**Task**
Repeat everything from the line holding "Turn this picture" to the line holding "Vector = FreeCAD.Vector", inclusive, exactly. Leave out the rest.

(Scripts that build objects)
>>>

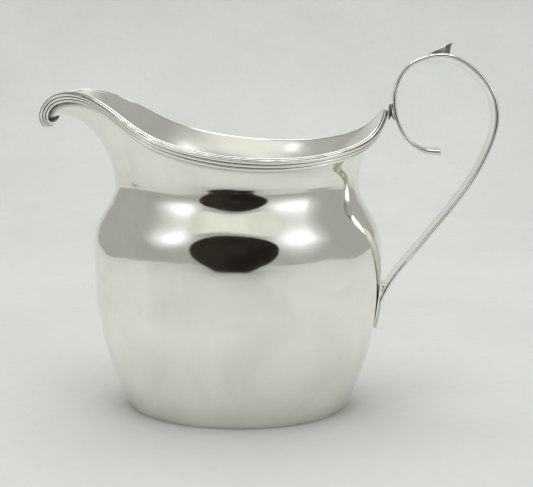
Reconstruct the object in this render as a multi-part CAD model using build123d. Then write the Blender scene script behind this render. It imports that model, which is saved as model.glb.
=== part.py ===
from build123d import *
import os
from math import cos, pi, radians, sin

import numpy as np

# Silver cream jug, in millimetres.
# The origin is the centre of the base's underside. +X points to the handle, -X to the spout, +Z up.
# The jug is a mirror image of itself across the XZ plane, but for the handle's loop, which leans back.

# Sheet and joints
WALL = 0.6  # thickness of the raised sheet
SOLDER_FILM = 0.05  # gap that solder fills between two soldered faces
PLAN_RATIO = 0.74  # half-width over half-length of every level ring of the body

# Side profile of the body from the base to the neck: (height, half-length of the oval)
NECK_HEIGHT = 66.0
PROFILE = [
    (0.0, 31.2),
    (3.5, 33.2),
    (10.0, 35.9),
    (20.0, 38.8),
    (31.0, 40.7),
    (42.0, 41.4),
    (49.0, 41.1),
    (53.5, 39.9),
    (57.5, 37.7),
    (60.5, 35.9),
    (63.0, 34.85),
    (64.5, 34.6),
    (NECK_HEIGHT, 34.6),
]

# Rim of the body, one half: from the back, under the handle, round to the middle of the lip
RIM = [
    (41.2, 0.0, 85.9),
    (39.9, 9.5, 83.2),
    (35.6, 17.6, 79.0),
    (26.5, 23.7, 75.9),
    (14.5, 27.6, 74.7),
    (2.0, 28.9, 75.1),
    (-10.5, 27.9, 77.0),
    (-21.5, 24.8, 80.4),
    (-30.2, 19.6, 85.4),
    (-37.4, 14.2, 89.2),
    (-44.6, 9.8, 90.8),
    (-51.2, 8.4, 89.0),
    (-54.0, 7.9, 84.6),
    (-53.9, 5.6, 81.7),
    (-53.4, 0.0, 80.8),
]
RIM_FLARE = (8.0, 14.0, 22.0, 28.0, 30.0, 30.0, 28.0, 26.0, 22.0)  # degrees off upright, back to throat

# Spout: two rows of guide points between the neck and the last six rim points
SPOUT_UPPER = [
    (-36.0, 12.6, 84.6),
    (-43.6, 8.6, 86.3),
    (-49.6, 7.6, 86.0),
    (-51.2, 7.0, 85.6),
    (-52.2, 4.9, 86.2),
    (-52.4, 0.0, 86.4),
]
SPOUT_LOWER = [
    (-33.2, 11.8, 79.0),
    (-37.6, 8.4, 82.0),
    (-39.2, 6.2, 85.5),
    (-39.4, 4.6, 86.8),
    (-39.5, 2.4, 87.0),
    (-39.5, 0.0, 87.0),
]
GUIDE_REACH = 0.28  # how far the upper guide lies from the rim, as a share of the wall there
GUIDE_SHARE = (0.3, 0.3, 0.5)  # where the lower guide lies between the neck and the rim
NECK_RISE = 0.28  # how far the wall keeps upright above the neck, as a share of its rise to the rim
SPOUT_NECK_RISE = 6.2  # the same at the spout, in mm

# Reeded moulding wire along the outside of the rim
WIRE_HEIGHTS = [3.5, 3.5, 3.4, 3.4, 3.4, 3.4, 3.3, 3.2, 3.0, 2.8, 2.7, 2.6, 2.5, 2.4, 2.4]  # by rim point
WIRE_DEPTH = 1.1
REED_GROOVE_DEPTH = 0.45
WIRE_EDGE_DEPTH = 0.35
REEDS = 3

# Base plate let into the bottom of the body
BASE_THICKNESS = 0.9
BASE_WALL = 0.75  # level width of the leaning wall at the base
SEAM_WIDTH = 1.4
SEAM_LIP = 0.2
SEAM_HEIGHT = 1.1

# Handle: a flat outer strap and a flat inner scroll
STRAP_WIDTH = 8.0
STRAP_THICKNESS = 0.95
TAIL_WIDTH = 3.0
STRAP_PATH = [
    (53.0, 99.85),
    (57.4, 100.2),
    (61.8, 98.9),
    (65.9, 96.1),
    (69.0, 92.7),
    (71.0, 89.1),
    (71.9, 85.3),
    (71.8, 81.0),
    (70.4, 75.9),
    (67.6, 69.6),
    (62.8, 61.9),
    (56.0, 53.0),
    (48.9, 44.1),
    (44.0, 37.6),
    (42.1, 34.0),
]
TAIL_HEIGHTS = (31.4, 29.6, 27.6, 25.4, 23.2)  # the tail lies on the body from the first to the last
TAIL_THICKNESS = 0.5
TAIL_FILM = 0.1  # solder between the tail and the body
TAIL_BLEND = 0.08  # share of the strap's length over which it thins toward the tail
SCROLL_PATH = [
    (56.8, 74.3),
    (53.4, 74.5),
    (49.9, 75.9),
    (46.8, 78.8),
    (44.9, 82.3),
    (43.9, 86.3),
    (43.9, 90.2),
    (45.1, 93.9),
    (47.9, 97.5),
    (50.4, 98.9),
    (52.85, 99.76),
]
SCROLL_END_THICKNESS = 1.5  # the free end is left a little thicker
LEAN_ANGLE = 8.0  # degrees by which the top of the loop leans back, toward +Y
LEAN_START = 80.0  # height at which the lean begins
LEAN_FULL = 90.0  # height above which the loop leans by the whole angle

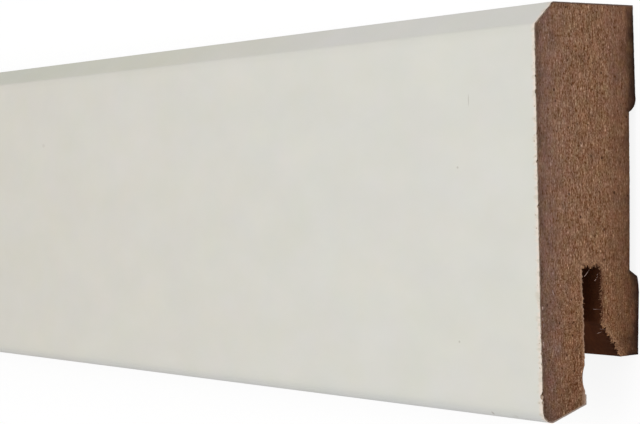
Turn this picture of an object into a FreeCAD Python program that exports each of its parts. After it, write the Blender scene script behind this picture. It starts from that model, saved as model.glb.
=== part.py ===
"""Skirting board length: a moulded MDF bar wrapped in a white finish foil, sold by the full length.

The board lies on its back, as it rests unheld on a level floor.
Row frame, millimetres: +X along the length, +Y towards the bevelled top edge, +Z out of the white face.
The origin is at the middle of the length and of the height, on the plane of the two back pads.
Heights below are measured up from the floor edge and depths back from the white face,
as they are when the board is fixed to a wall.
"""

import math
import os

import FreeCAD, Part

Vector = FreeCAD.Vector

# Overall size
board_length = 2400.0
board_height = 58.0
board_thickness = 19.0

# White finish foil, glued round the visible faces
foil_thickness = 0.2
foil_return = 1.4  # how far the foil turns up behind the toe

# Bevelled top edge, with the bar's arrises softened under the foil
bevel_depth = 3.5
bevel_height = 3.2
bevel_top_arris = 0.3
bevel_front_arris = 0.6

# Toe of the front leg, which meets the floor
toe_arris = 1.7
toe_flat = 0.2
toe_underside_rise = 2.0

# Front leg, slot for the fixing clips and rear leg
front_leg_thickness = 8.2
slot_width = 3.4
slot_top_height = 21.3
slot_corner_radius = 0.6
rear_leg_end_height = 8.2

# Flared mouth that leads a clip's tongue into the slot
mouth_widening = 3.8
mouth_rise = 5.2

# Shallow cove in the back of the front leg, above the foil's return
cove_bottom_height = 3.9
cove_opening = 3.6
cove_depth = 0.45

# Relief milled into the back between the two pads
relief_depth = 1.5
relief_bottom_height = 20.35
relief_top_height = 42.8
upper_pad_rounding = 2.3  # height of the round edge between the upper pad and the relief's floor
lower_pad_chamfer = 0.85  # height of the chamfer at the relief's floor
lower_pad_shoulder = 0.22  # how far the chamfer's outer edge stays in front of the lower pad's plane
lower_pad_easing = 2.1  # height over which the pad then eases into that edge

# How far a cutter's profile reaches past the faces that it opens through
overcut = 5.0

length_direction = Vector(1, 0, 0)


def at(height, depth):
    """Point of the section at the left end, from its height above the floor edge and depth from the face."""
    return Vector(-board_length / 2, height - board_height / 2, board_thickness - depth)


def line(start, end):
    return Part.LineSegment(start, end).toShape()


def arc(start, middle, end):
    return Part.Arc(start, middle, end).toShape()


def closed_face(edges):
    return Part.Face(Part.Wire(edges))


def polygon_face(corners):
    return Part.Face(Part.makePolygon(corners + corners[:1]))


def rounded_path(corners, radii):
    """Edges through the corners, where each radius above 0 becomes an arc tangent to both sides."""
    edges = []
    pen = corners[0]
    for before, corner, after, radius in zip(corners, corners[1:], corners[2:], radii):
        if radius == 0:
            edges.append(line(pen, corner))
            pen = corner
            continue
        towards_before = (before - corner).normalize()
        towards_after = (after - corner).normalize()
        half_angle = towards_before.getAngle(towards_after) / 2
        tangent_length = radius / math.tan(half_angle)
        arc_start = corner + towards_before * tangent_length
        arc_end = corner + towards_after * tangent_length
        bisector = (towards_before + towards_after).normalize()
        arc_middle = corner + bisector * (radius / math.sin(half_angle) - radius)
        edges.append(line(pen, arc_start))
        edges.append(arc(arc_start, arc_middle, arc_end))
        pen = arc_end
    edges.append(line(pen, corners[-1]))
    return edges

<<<

**Completed task**
Turn this picture of an object into a FreeCAD Python program that exports each of its parts. After it, write the Blender scene script behind this picture. It starts from that model, saved as model.glb.
=== part.py ===
"""Skirting board length: a moulded MDF bar wrapped in a white finish foil, sold by the full length.

The board lies on its back, as it rests unheld on a level floor.
Row frame, millimetres: +X along the length, +Y towards the bevelled top edge, +Z out of the white face.
The origin is at the middle of the length and of the height, on the plane of the two back pads.
Heights below are measured up from the floor edge and depths back from the white face,
as they are when the board is fixed to a wall.
"""

import math
import os

import FreeCAD, Part

Vector = FreeCAD.Vector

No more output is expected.